Google is making the argument that their auction-driven pricing model is more than a marketing cost. They argue that it’s actually a tool to help match inventory and purchase patterns with inventory. That’s because, they argue, the variable pricing allows budgets to fluctuate with consumer interest.

In theory, that should allow better realtime information about demand, in a much more predictive way than simply examining purchases. In other words, if the number of times consumers look at ads for SUVs fluctuates in the same way during different months (or different weather patterns), that can help influence core business purchase decisions.

Another core change for E-Commerce is the explosion of social networking and video sites?primarily launched for a younger audience?including Facebook, Myspace and Youtube (now owned by Google). Those sites create the potential for customized focused campaigns in a way that simply didn’t exist a decade ago.

Armstrong said the social networking sites caught him offguard?”the traffic is really incredible”?because he didn’t initially expect search to be a factor. He saw videos as something people would merely browse through. The high demand for video searches was “a very nice surprise.”

Then there’s the mobile movement, which places limits on ads (minimal screensize, less RAM and much slower bandwidth) but also opens up possibilities by being with a consumer at all times and including very precise location information.

The mobile potential: “Every phone gets an individual ad, built on the fly,” Armstrong said.

This all combines at a time when consumers and businesspeople are becoming much more comfortable with Web searches. “People are getting much more sophisticated about how they search,” Armstrong said, pointing, for example, to significantly longer average search queries.

The simple process of guessing what search terms people will use is also getting much less simple. The term “ipod,” for example, is searched for using any of 7,000 words.

The biggest challenge in the near term for Google, though, are privacy concerns. Google’s current policy, for example, forbids the use of third-party cookies, said John McAteer, Google’s head of retail. That’s an unusual stance to take for a company that is typically seen as pushing the privacy envelope.

In search engine ad placement, there are two traditional ways to sell ads. The first is contextual, where ads look at the page where it’s to appear, and behavioral, where it looks at who the site visitor is and potentially that surfer’s recent traffic.

Google’s self-imposed ban on third-party cookies would presumably take it out of the behavioral game, but non-cookie techniques are being explored. For that matter, all policies can be reviewed and amended.

In theory, an advertiser should find behavioral ad placement more effective. After all, the reason the contextual ad is placed on a certain page is because of the kind of people likely to read such a page. A behavioral search could be more precise on delivering to those prospects, regardless of what pages they felt like visiting.

But even behavioral cookies are not perfect, as people can accidentally hit irrelevant pages or perhaps are looking to buy a onetime gift for someone with very different tastes. The only ideal approach is to use both techniques simultaneously.

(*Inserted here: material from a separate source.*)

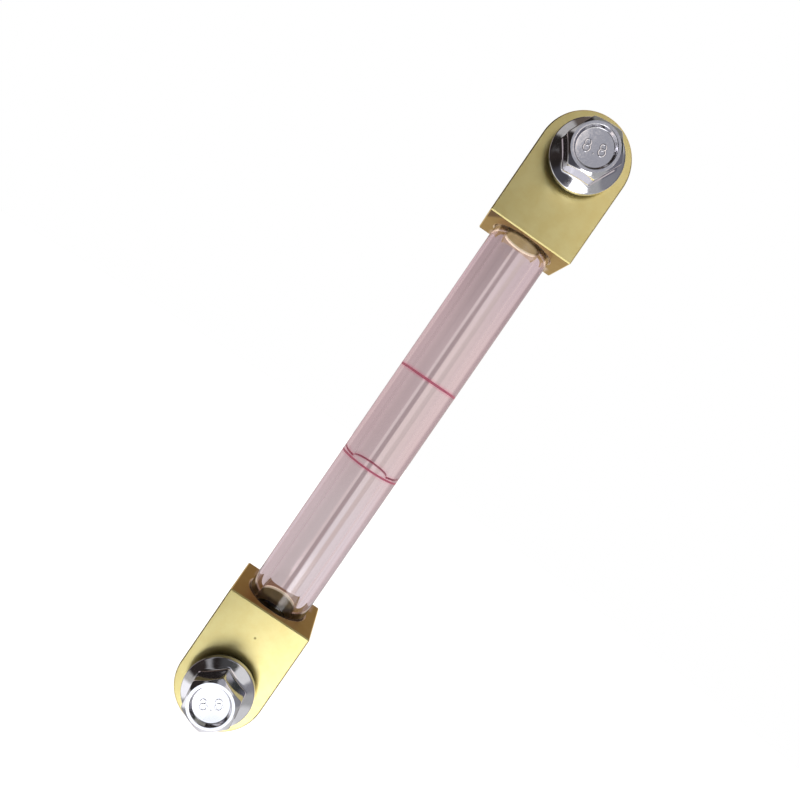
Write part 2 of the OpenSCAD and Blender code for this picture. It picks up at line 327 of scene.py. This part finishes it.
# How far the painted corner shade, the painted reflection behind the tube and the nick reach
from_corner = add(tree, "ShaderNodeVectorMath", {
    0: place, 1: (block_low.x, block_low.y, 0)}, operation="SUBTRACT")
corner_shade_reach = add(tree, "ShaderNodeVectorMath", {
    0: from_corner, 1: (1 / corner_shade_across, 1 / corner_shade_deep, 0)}, operation="DOT_PRODUCT")
off_middle = add(tree, "ShaderNodeMath", {0: spot["X"], 1: back_strip_middle}, operation="SUBTRACT")
off_middle = add(tree, "ShaderNodeMath", {0: off_middle}, operation="ABSOLUTE")
from_nick = add(tree, "ShaderNodeVectorMath", {0: place, 1: nick_place}, operation="DISTANCE")
in_corner_shade, in_back_strip, behind_tube, in_nick, at_back = [
    add(tree, "ShaderNodeMapRange", {"Value": value, "From Min": gone, "From Max": full},
        interpolation_type="SMOOTHSTEP")
    for value, gone, full in (
        (corner_shade_reach, corner_shade_gone, corner_shade_full), (off_middle, back_strip_gone, back_strip_full),
        (spot["Y"], back_strip_from, back_strip_to), (from_nick, nick_gone, nick_full),
        (spot["Y"], back_from, back_to))]
upper_sawn = add(tree, "ShaderNodeMath", {0: sawn, 1: upper}, operation="MULTIPLY")
# Painted shade in the front left corner of the upper block's sawn end
corner_shaded = add(tree, "ShaderNodeMath", {0: upper_sawn, 1: in_corner_shade}, operation="MULTIPLY")
# Painted reflection of the backdrop on the sawn end behind the tube, which is glossier there
back_strip = add(tree, "ShaderNodeMath", {0: behind_tube, 1: in_back_strip}, operation="MULTIPLY")
back_strip = add(tree, "ShaderNodeMath", {0: sawn, 1: back_strip}, operation="MULTIPLY")

# The colour, from the anodised gold up
patch = add(tree, "ShaderNodeMapRange", {
    "Value": patches, "From Min": patch_low, "From Max": patch_high})
gold = add(tree, "ShaderNodeMix", {
    0: patch, 6: linear(anodised_gold_deep), 7: linear(anodised_gold_pale)}, data_type="RGBA")
# The sawn ends' coppery tint, a painted reflection of the shaded table behind
reflected_copper = add(tree, "ShaderNodeMix", {0: 1.0, 6: gold, 7: linear(sawn_reflection_tint)},
             data_type="RGBA", blend_type="MULTIPLY")
for share, colour in (
        (sawn, reflected_copper), (corner_shaded, linear(painted_corner_shade)), (back_strip, linear(backdrop_reflection_pale)),
        (in_nick, linear(nick_brown)), (socket, linear(drilled_gold)),
        (mouth, linear(countersunk_cream))):
    gold = add(tree, "ShaderNodeMix", {0: share, 6: gold, 7: colour}, data_type="RGBA")

# The carried light
from_axis = add(tree, "ShaderNodeMath", {0: spot["Y"], 1: block_middle}, operation="SUBTRACT")
from_lip = add(tree, "ShaderNodeMath", {0: from_axis, 1: -lip_shade_slope, 2: depth},
               operation="MULTIPLY_ADD")
out_of_shade = add(tree, "ShaderNodeMapRange", {
    "Value": from_lip, "From Min": shaded_depth, "From Max": lit_depth},
    interpolation_type="SMOOTHSTEP")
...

Although the mobile phone offers the most specific geographic targeting potential, Google is experimenting with IP addresses and search terms to try and deliver very geographically localized ads. Using IP addresses to identify location is about 85 percent accurate today, said Brett Goffin, a Google industry sales manager in retail.

Many things account for the 15 percent that is inaccurate, such as broadband ISPs whose locations appear instead of the address of the person surfing. They’re often close, but not precise. Certain domains?such as AOL.com?are notorious for giving little hint as to a member’s location. Virtual Private Networks (VPNs) can also wreck havoc with IP address location accuracy.

There are still some sites that strongly suggest location, such TV station web sites, weather sites and the wording of the searches themselves (“furnishings in Austin”).

The amount of time people spend on the Web today is roughly equivalent to how long they watch television, McAteer said. Mixed in with all of that Web traffic is some eight billion searches a day, he said.

There is little doubt that the biggest potential impact on Web advertising will be merged channel retailing. McAteer argues that retailers have only begun to see the evidence that online ads can impact brick-and-mortar sales.

The explicit example are sites that allow coupons to be printed and then brought into the stores. The retailer can track how many times those ads are printed (showing presumed interest) and how many times they are redeemed.